The juice, which is then of a dirty-yellow colour, and apparently about the substance of milk, is brought from the mill through a pipe into the first vat, in which it is tempered. This is done with lime, and the object is to remedy the natural acidity of the juice. In this first vat it is warmed, but not more than warmed. It then runs from these vats into boilers, or at any rate into receptacles in which it is boiled. These in Barbados are called taches. At each of these a man stands with a long skimmer, skimmering the juice as it were, and scraping off certain skum which comes to the top. There are from three to seven of these taches, and below them, last of all, is the boiler, the veritable receptacle in which the juice becomes sugar. In the taches, especially the first of them, the liquor becomes dark green in colour. As it gets nearer the boiler it is thicker and more clouded, and begins to assume its well-known tawny hue.

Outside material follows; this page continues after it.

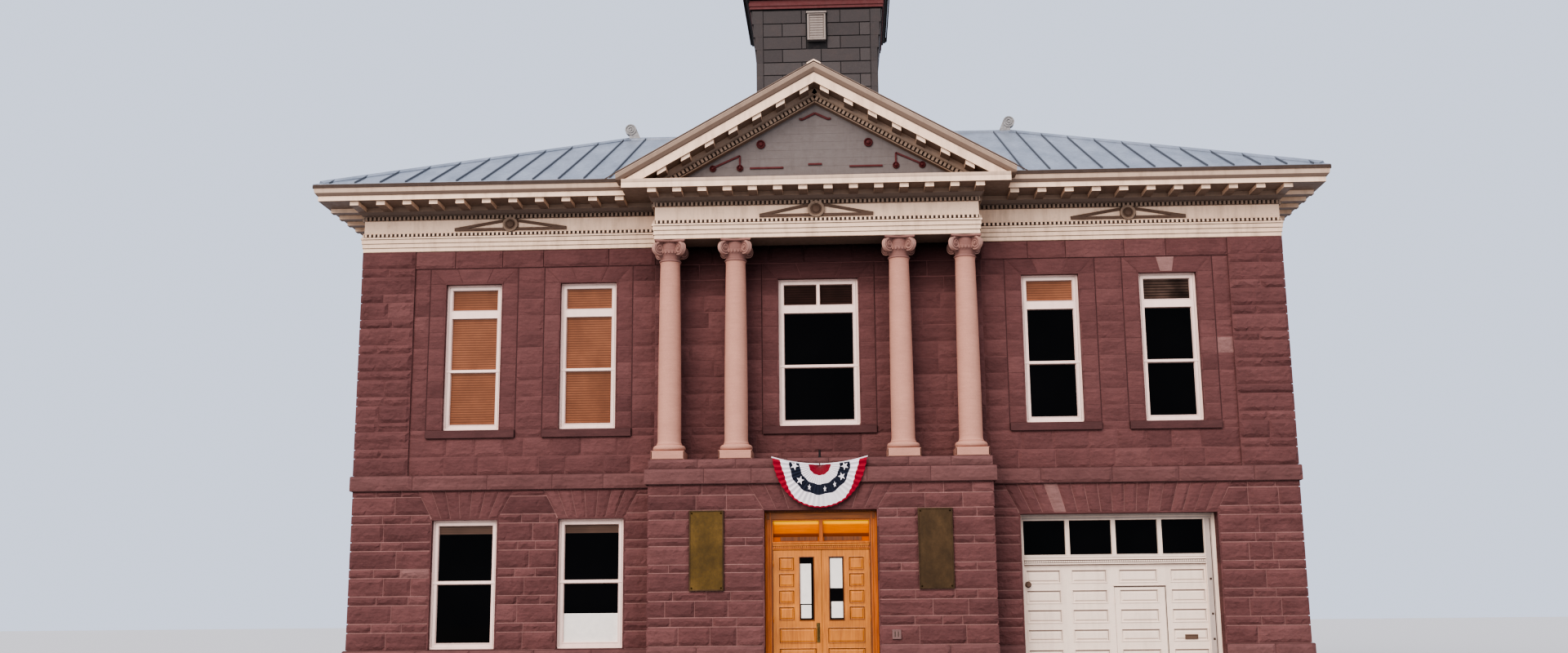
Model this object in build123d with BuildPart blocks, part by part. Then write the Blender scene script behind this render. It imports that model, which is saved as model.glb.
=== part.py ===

Over the last boiler stands the man who makes the sugar. It is for him to know what heat to apply and how long to apply it. The liquor now ceases to be juice and becomes sugar. This is evident to the eye and nose, for though the stuff in the boiler is of course still liquid, it looks like boiled melted sugar, and the savour is the savour of sugar. When the time has come, and the boiling is boiled, a machine suspended from on high, and called a dipper, is let down into the caldron. It nearly fits the caldron, being, as it were, in itself a smaller caldron going into the other. The sugar naturally runs over the side of this and fills it, some little ingenuity being exercised in the arrangement. The dipper, full of sugar, is then drawn up on high. At the bottom of it is a valve, so that on the pulling of a rope, the hot liquid runs out. This dipper is worked like a crane, and is made to swing itself from over the boiler to a position in which the sugar runs from it through a wooden trough to the flat open vats in which it is cooled.
But at this part of the manufacture there are various different methods. According to that which is least advanced the sugar is simply cooled in the vat, then put into buckets in a half-solid state, and thrown out of the buckets into the hogsheads.